Expect more of this. A lot more.
Not mashups necessarily, but expect much more creative outbursts to shine through.
As more and more people become rich (not just monetarily but with time and choices), our choices will resolve around entertaining ourselves and others. This will lead to people using their free time to tinker with passions and hobbies that might have previously been impossible.
Making mashups, movies, music, apps, and open source projects – the internet has torn down the barrier to entry and allows anyone to take up a passion and deliver it to an eager group waiting for something that is exciting to them and weird to everyone else.
And of course, weirdness begets weirdness. Girl Talks mashups have inspired video remixes as well as Girl Walk All Day, a music video of epic proportions that raised more than 5x their Kickstarter goal and found 577 other weird people to back them.
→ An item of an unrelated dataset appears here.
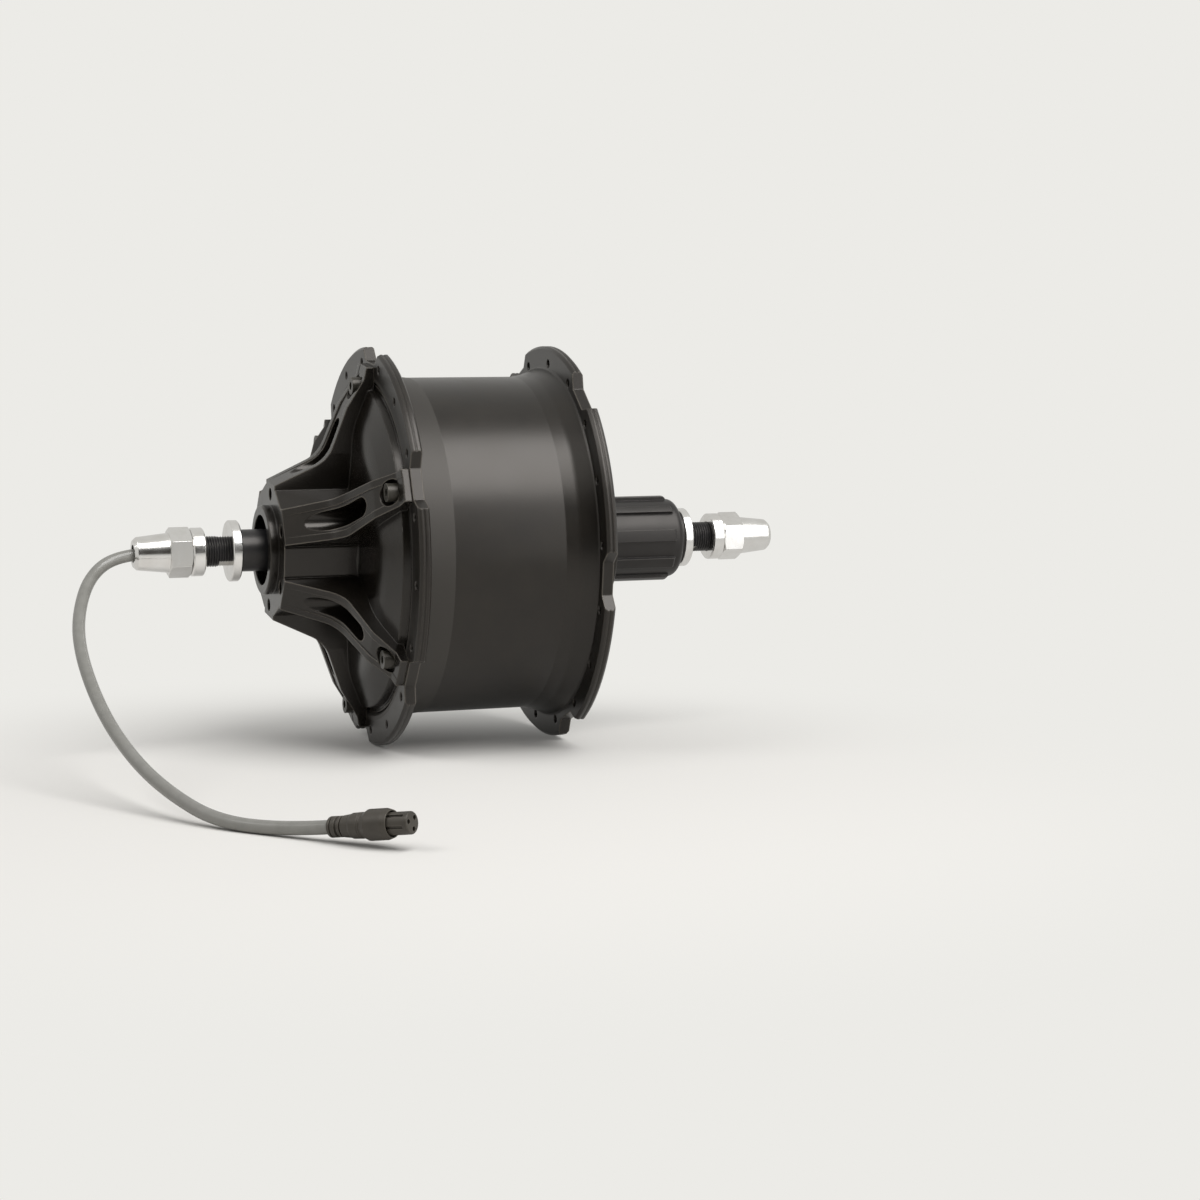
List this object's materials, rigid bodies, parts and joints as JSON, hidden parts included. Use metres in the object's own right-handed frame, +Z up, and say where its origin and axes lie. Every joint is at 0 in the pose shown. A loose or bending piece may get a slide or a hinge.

Weird but great things are coming.
Most people won’t be doing these things for the money either. Money will merely enable them to keep up the their weird hobbies and talents that entertain their tribe.
“Amplified creation, marketing efficiency and the support of tribes, then, are pushing toward one outcome: we’re getting weirder. Mass is withering. The only things pushing against this trend are the factory mindset and the cultural bias toward compliance.”
This is what Seth Godin’s latest book “We Are All Weird” eloquently makes the case for. The internet has changed things and who we are forever. And in the future it brings us, the weird will thrive.